+++ Data excerpt +++

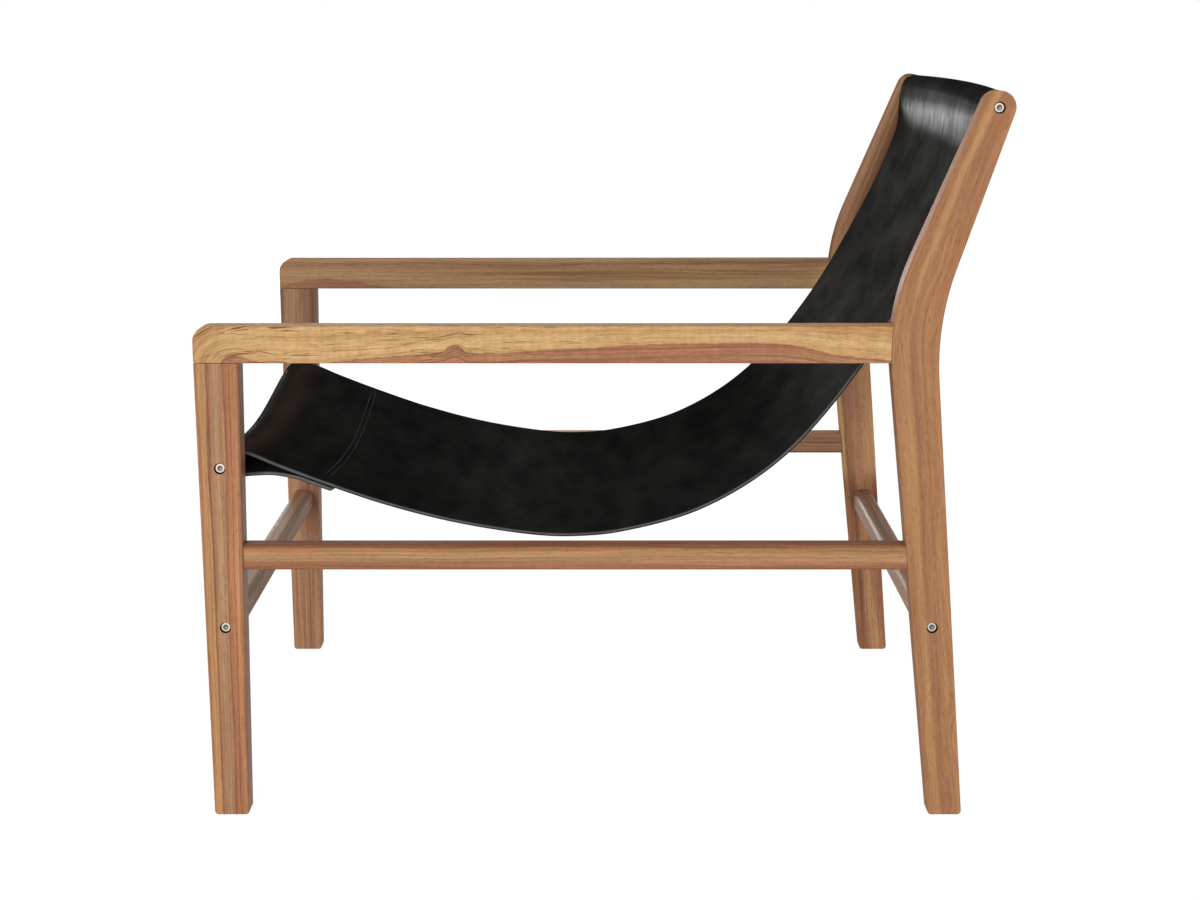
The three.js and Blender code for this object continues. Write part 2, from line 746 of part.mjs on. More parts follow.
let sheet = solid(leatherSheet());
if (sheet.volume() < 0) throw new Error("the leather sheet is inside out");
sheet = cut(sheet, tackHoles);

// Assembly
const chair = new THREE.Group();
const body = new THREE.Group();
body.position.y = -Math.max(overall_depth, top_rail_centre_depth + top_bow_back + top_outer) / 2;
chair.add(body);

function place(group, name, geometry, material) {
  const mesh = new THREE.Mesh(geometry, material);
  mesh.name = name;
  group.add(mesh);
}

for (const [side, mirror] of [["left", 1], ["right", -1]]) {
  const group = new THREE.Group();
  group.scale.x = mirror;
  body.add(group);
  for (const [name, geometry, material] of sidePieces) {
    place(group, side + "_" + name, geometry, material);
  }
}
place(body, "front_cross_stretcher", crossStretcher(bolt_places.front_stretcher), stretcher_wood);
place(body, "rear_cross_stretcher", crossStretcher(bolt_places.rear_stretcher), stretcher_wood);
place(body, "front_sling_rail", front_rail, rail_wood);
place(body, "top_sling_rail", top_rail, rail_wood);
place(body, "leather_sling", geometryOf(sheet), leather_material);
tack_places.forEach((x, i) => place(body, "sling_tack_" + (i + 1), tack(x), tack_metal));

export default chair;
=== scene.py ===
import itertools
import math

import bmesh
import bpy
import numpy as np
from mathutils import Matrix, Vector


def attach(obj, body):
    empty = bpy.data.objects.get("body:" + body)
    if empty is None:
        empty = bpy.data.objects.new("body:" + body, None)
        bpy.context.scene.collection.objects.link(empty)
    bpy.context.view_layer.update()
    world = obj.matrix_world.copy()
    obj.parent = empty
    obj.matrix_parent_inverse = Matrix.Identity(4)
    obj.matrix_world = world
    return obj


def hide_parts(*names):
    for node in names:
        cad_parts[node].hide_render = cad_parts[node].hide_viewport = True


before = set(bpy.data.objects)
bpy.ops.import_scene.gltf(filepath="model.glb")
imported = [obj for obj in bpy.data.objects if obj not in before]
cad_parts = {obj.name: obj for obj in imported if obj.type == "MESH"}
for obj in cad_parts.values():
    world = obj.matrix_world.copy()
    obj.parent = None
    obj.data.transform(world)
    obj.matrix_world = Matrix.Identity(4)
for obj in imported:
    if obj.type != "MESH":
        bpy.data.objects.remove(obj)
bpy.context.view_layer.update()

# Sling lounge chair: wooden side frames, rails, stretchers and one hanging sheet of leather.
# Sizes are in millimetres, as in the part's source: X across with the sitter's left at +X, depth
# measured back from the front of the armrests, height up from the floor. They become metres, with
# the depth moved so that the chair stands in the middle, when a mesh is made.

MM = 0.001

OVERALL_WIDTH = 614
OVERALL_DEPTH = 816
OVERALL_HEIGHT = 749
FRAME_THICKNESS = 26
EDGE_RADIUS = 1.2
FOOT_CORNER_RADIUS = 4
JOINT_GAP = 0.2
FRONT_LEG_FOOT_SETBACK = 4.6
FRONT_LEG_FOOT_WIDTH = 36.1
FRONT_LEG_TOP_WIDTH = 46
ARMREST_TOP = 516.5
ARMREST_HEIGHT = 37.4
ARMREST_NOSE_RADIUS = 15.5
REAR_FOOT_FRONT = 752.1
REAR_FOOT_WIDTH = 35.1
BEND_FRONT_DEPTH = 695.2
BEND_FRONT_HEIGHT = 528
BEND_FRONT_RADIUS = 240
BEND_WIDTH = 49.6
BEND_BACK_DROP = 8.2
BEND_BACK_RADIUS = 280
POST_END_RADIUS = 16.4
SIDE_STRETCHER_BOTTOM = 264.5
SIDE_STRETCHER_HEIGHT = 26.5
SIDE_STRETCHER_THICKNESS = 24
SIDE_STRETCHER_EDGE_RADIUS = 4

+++

Give again, word for word, the lines of the listing, starting at its first line and ending with the line containing "sheet = cut(sheet, tackHoles);".

Written response:
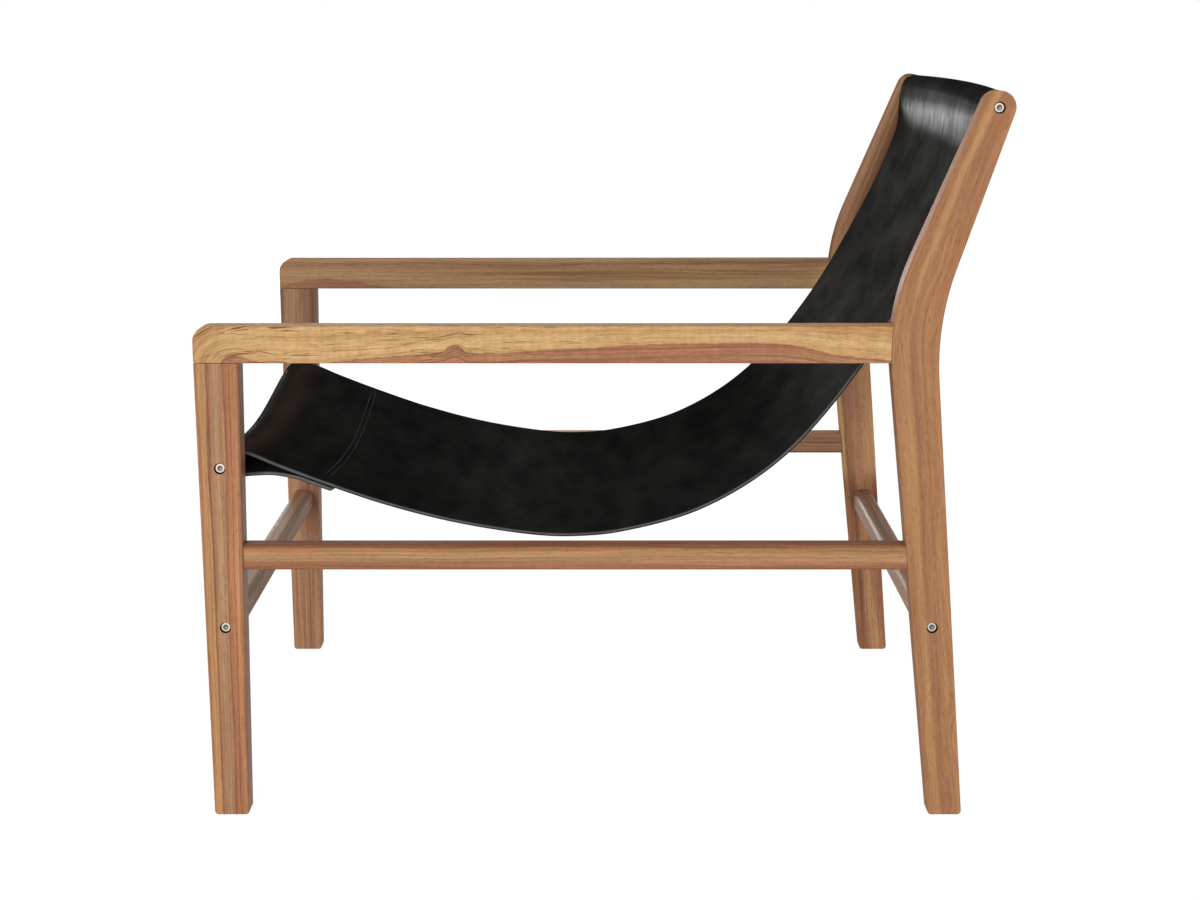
The three.js and Blender code for this object continues. Write part 2, from line 746 of part.mjs on. More parts follow.
let sheet = solid(leatherSheet());
if (sheet.volume() < 0) throw new Error("the leather sheet is inside out");
sheet = cut(sheet, tackHoles);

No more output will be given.